Kanayo F. Nwanze, president of the International Fund for Agricultural Development, said Chinese leaders have been faced with a two-fold challenge in feeding the country's population, even though Beijing has attached great importance to high-tech input into agriculture for years.

"For China, limited access to agricultural land but a growing population has always been a challenge," Nwanze told China Daily as China's leaders convened in Beijing to determine the development blueprint for the next five years.

 

 Primary school students help local farmers hang corn in the sun in Dexing city, Jiangxi province, on Friday. [China Daily]

Meanwhile, a ceremony was held on Friday in the organization's headquarters in Rome to unite the world's efforts in fighting hunger, which affects almost one billion people.

Nwanze said China has a population of more than 1.3 billion, which is 17 percent of the world's total, but it has less than 9 percent of the world's agricultural land.

"So, the biggest challenge is to have access to agricultural land to feed its growing population," he said.
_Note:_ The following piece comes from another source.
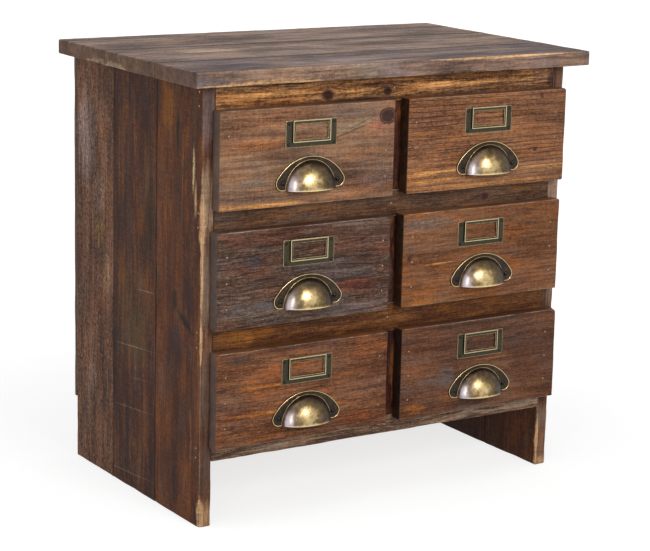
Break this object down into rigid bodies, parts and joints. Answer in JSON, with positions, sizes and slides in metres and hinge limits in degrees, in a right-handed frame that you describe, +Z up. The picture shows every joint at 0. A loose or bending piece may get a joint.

China has already decided to increase urbanization and, by 2020, 300 million people - equal to the population of the United States - are expected to move into cities. Meanwhile, industrial development has also used large amounts of land, despite the fact that the government has decided to protect at least 120 million hectares of arable land.

However, Nwanze said the other challenge is that, with rapid economic growth and an expanded middle class, Chinese people are likely to change their dietary preferences from mainly vegetables to more meat.

Official figures show that it takes up to eight kilograms of grain to produce one kilogram of beef and five kilograms of grain to produce one kilogram of pork.

"All these rely on more grain and, as you are going to adapt from high vegetable diets to more meat diets, your consumption of grain will increase," said Nwanze.

But he said China has intensively used high technology in agriculture, which has boosted production and yields for years.

"What the world should learn from China is that you have a solid agricultural background," said Nwanze.

On Friday, the Food and Agriculture Organization of the United Nations appointed Italian actor Raoul Bova, Canadian singer Cline Dion, Filipino singer Lea Salonga and American actress Susan Sarandon as Goodwill Ambassadors to help in the global fight against hunger.

They joined the World Food Day ceremony in Rome, which takes as its theme "United Against Hunger".

This year is a significant one in the world's fight against global hunger because it marks 30 years since the first World Food Day and 65 years since the founding of the United Nation's Food and Agriculture Organization.

But Nwanze said the fact that nearly a billion people remain hungry, even after the recent food and financial crisis have largely passed, indicates a deeper structural problem.